-- Exercise goal --
Extract the lines from the first line of the records below through the line containing "dress(steel_node, steel)", inclusive, and reproduce them exactly as written.

-- Provided data --
■ ■ ■

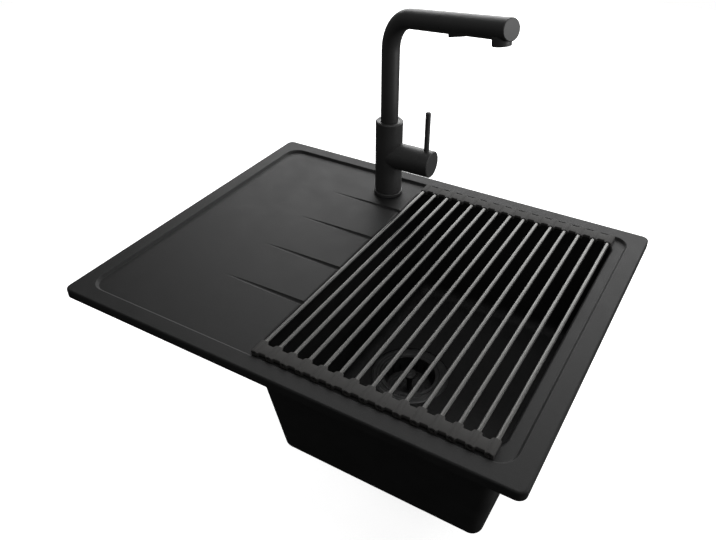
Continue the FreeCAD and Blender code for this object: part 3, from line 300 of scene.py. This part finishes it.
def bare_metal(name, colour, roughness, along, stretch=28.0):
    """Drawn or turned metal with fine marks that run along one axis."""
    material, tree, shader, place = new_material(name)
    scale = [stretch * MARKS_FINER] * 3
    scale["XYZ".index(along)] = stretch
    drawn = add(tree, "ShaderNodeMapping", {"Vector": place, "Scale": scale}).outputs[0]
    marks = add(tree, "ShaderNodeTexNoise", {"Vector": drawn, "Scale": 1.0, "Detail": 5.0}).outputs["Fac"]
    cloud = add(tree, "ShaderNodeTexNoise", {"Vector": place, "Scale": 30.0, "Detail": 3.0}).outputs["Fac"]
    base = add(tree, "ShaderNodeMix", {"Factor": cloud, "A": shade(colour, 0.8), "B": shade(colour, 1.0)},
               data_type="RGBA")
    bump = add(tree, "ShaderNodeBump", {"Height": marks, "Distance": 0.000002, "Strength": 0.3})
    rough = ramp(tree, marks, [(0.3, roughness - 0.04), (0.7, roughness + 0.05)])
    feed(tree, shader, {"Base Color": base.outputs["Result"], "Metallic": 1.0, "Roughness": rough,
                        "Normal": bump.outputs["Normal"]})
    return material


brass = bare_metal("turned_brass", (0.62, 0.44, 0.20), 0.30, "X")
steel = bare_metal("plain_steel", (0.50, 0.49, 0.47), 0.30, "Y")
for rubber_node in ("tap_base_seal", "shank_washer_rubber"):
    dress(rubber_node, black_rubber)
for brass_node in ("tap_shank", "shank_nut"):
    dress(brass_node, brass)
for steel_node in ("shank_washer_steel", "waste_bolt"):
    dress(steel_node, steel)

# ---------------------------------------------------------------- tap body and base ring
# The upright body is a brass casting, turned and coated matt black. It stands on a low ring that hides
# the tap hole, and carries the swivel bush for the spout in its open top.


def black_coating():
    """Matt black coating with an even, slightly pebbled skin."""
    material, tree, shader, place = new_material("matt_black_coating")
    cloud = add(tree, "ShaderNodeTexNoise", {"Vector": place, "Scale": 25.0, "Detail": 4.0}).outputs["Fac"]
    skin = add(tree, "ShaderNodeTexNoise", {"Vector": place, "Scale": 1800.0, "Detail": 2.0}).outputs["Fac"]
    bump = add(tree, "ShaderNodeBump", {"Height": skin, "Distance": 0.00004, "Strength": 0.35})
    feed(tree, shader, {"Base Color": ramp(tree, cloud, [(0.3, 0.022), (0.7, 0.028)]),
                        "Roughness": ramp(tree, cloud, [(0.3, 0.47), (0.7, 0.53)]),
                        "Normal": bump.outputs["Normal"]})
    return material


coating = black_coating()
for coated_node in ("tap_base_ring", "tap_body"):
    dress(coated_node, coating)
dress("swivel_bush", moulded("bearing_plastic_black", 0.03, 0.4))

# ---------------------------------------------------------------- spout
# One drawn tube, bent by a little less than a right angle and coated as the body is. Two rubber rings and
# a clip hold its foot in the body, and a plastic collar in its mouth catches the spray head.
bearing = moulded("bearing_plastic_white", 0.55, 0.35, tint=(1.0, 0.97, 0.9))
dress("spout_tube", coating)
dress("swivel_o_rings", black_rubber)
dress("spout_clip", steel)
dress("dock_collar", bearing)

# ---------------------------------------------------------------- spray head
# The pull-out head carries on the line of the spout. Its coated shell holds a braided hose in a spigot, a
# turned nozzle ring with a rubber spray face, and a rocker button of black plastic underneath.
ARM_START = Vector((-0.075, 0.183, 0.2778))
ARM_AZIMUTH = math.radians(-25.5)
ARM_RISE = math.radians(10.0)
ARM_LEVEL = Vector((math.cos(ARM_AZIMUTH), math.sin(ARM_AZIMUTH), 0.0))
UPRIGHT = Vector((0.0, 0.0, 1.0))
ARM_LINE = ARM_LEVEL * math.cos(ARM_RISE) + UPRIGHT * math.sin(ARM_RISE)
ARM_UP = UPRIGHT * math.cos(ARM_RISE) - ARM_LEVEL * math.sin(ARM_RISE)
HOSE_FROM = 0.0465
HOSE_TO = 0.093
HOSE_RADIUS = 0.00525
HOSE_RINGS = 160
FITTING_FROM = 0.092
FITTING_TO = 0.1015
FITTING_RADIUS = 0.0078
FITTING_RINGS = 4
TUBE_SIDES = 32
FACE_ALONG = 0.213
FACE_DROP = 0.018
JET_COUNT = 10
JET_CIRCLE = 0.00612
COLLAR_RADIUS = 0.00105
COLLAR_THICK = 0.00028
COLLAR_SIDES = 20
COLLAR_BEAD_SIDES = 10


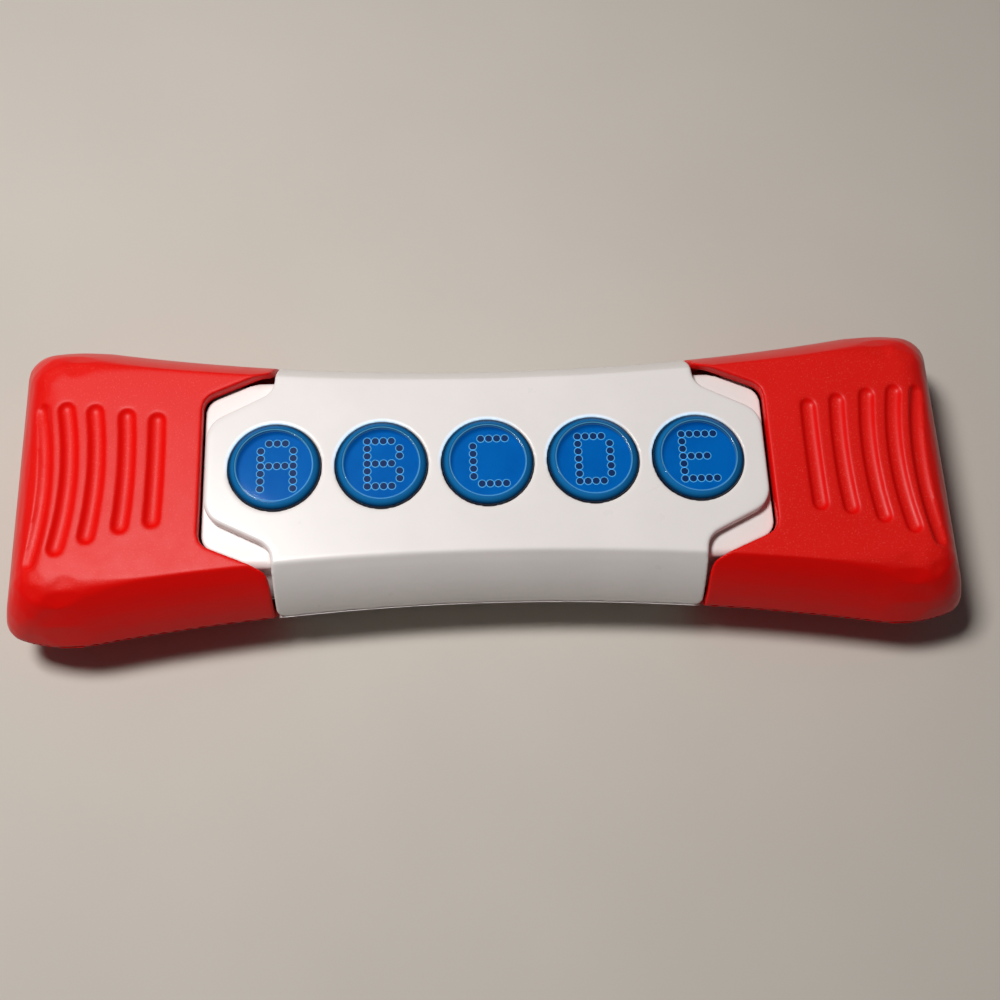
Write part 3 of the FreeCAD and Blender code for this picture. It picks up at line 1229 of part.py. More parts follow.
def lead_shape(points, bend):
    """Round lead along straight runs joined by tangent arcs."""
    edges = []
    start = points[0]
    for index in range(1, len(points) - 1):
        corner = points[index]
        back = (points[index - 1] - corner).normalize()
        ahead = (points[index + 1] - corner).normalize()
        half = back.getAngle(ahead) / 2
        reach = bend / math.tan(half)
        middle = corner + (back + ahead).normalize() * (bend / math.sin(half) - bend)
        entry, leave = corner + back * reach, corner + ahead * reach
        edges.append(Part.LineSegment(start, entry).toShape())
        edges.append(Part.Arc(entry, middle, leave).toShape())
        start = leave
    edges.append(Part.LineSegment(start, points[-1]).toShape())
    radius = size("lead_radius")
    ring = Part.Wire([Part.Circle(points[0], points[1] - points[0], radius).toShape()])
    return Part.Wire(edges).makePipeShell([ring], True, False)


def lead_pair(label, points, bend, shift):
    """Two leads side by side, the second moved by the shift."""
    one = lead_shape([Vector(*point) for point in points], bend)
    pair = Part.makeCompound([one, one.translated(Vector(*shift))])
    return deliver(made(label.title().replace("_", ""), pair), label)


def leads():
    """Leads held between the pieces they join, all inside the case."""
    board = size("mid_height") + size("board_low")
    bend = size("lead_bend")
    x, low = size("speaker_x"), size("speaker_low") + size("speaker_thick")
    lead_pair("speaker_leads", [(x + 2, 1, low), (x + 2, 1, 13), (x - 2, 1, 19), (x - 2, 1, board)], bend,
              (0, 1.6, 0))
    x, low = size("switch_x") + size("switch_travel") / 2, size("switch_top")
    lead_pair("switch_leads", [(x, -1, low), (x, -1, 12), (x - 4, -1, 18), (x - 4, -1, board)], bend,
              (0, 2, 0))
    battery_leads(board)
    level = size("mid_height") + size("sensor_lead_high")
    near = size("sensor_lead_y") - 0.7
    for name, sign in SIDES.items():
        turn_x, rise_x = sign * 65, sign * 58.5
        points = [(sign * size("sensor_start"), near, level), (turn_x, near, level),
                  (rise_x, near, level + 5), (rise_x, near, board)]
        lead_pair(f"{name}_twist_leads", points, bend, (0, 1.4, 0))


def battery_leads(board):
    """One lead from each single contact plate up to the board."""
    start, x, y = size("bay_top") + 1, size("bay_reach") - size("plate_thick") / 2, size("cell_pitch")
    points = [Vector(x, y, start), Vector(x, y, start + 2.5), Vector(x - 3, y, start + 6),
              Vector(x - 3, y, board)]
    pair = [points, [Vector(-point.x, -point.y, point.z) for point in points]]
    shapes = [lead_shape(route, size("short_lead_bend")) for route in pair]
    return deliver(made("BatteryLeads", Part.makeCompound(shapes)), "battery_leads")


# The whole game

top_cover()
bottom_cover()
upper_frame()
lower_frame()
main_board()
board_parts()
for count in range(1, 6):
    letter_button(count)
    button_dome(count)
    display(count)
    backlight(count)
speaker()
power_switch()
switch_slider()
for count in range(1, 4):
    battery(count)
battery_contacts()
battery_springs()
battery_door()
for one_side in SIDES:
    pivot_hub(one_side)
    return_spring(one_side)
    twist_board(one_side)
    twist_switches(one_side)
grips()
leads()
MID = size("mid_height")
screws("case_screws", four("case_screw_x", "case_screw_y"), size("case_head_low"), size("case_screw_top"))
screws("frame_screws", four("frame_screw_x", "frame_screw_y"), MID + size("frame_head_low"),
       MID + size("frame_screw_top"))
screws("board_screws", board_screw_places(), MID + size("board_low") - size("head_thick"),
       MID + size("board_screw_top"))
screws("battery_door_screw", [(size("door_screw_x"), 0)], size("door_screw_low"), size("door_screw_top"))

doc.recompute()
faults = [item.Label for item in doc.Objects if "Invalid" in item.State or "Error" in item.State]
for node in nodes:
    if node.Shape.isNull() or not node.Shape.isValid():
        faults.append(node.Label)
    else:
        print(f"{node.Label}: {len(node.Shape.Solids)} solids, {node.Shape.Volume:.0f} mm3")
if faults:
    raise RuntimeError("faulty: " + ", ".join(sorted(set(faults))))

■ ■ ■

-- Worked solution --
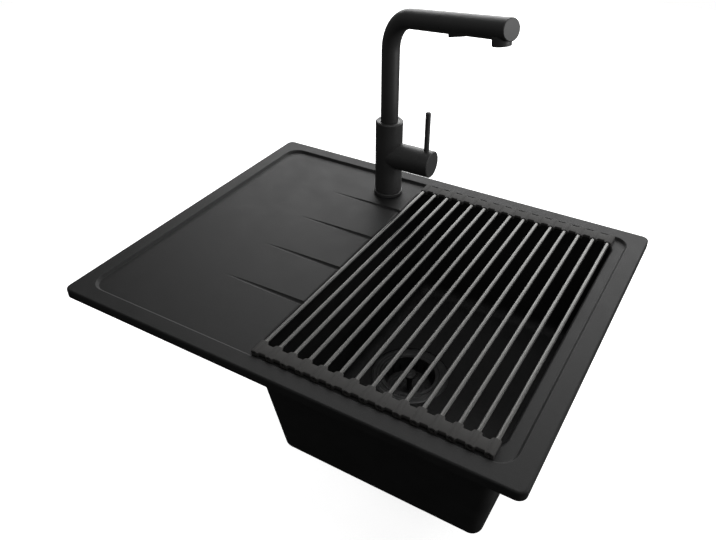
Continue the FreeCAD and Blender code for this object: part 3, from line 300 of scene.py. This part finishes it.
def bare_metal(name, colour, roughness, along, stretch=28.0):
    """Drawn or turned metal with fine marks that run along one axis."""
    material, tree, shader, place = new_material(name)
    scale = [stretch * MARKS_FINER] * 3
    scale["XYZ".index(along)] = stretch
    drawn = add(tree, "ShaderNodeMapping", {"Vector": place, "Scale": scale}).outputs[0]
    marks = add(tree, "ShaderNodeTexNoise", {"Vector": drawn, "Scale": 1.0, "Detail": 5.0}).outputs["Fac"]
    cloud = add(tree, "ShaderNodeTexNoise", {"Vector": place, "Scale": 30.0, "Detail": 3.0}).outputs["Fac"]
    base = add(tree, "ShaderNodeMix", {"Factor": cloud, "A": shade(colour, 0.8), "B": shade(colour, 1.0)},
               data_type="RGBA")
    bump = add(tree, "ShaderNodeBump", {"Height": marks, "Distance": 0.000002, "Strength": 0.3})
    rough = ramp(tree, marks, [(0.3, roughness - 0.04), (0.7, roughness + 0.05)])
    feed(tree, shader, {"Base Color": base.outputs["Result"], "Metallic": 1.0, "Roughness": rough,
                        "Normal": bump.outputs["Normal"]})
    return material


brass = bare_metal("turned_brass", (0.62, 0.44, 0.20), 0.30, "X")
steel = bare_metal("plain_steel", (0.50, 0.49, 0.47), 0.30, "Y")
for rubber_node in ("tap_base_seal", "shank_washer_rubber"):
    dress(rubber_node, black_rubber)
for brass_node in ("tap_shank", "shank_nut"):
    dress(brass_node, brass)
for steel_node in ("shank_washer_steel", "waste_bolt"):
    dress(steel_node, steel)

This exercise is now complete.